Written exercise
Take the lines from the beginning of the data below through the line holding "blade_length = 25.0" and return exactly those.

= = = =

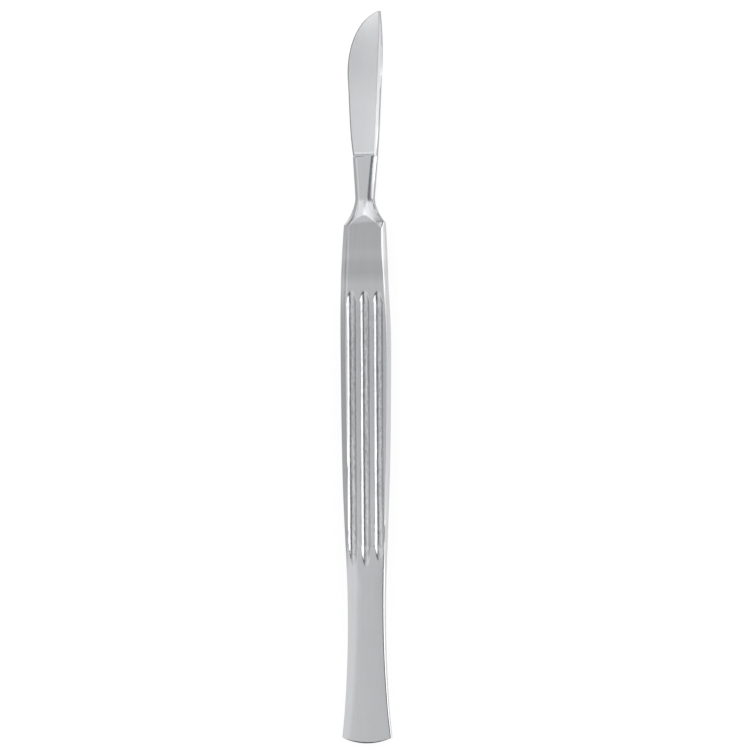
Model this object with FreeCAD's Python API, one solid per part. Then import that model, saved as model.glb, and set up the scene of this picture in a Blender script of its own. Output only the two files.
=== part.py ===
import FreeCAD, Part
import math
import os
from FreeCAD import Vector

# Solid one-piece scalpel, forged and ground from one bar of stainless steel.
# It lies on its lower face: X across the handle, Y from the butt to the tip of the blade, Z up.
# Lengths are in millimetres. Stations along the handle are counted from its butt end.

# Lengths of the four stretches
handle_length = 89.5
flare_length = 4.5
shank_length = 7.2
blade_length = 25.0

# Handle: half widths of the outline, from the splayed butt through the waist to the shoulder
butt_half_width = 4.4
splay_half_width = 3.82
waist_half_width = 3.22
heel_half_width = 3.94
grip_half_width = 4.31
front_half_width = 4.02
shoulder_half_width = 3.56
splay_station = 5.7
waist_station = 22.0
grip_from_shoulder = 23.5
front_from_shoulder = 6.5
shoulder_slant = 0.08

# Handle: half thickness of the faces and half height of the straight side walls
butt_half_thickness = 0.85
grip_half_thickness = 2.0
shoulder_half_thickness = 1.8
butt_side_height = 0.5
splay_side_height = 0.62
waist_side_height = 1.0
grip_side_height = 1.2
side_bevel_angle = 38.0
heel_station = 44.0
flat_front_from_shoulder = 5.5
heel_blend_radius = 240.0
front_blend_radius = 120.0
face_stock = 0.3

# Butt: rounded end and the small bevel on each face
butt_end_radius = 9.7
butt_bevel_length = 1.1
butt_bevel_depth = 0.3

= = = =

Written solution
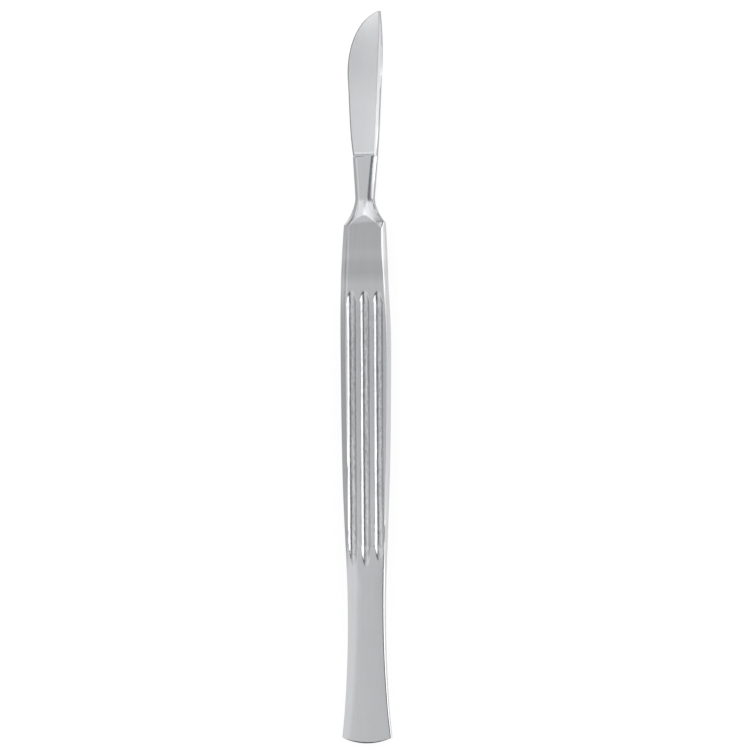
Model this object with FreeCAD's Python API, one solid per part. Then import that model, saved as model.glb, and set up the scene of this picture in a Blender script of its own. Output only the two files.
=== part.py ===
import FreeCAD, Part
import math
import os
from FreeCAD import Vector

# Solid one-piece scalpel, forged and ground from one bar of stainless steel.
# It lies on its lower face: X across the handle, Y from the butt to the tip of the blade, Z up.
# Lengths are in millimetres. Stations along the handle are counted from its butt end.

# Lengths of the four stretches
handle_length = 89.5
flare_length = 4.5
shank_length = 7.2
blade_length = 25.0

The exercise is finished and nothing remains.